On the helicity characteristics and induced emf of magnetic-Coriolis wave packets

Abstract

SUMMARY In a rapidly rotating Boussinesq fluid, buoyant anomalies radiate low-frequency inertial wave packets that disperse along the rotation axis. The wave packets lead to axially elongated vortices, which propagate negative (positive) kinetic helicity upwards (downwards) with respect to the rotation vector. The kinetic helicity carried by the inertial wave packets is near-maximal relative to the velocity and vorticity fields. In classical mean-field theory, kinetic helicity is often associated with the α-effect, which is thought to be an important ingredient for planetary dynamos.
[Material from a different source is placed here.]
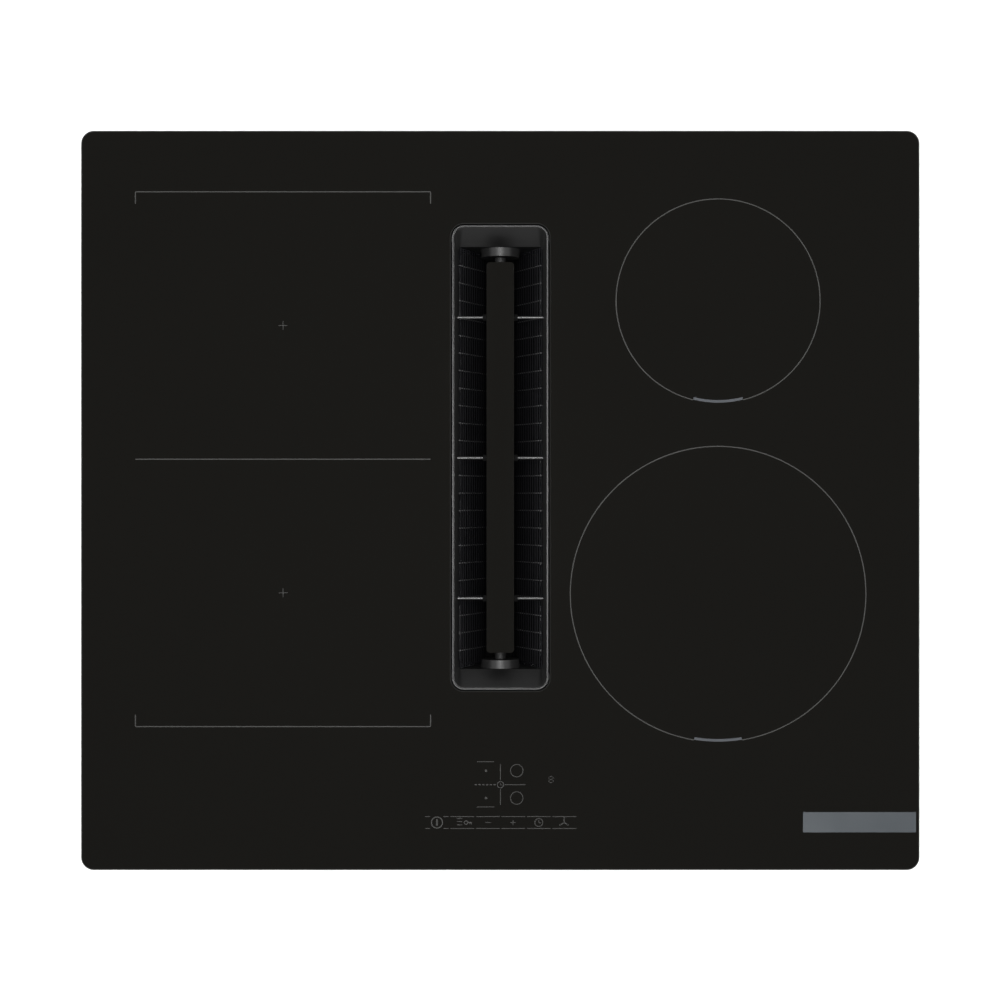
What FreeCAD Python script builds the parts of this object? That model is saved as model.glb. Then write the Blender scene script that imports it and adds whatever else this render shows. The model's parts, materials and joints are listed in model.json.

The modification of inertial wave packets in the presence of a transverse uniform magnetic field is investigated here, motivated by small-scale dynamics in planetary cores, where a large-scale magnetic field affects fluid motions. We study numerically the dispersion of wave packets from an isolated buoyant source and from a random layer of buoyant anomalies, while varying the Lehnert number Le—the ratio of the frequencies of Alfvén and inertial waves. We find that for Le < 0.1, the vortices are columnar and continue to segregate kinetic helicity so that it is negative (positive) above (below) the buoyant source. Importantly, the wave packets induce an α-effect, which remains strong and coherent for Earth-like values of the Lehnert number (Le < 0.1). The interaction of wave packets emitted by multiple neighbouring buoyant sources results in an α-effect that is stronger than the α-effect induced by wave packets launched from an isolated buoyant source, and we provide an analytical explanation for this. The coherence of the α-effect induced by the wave packets, for Earth-like values of the Lehnert number, lends support to the α2 dynamo model driven by helical waves.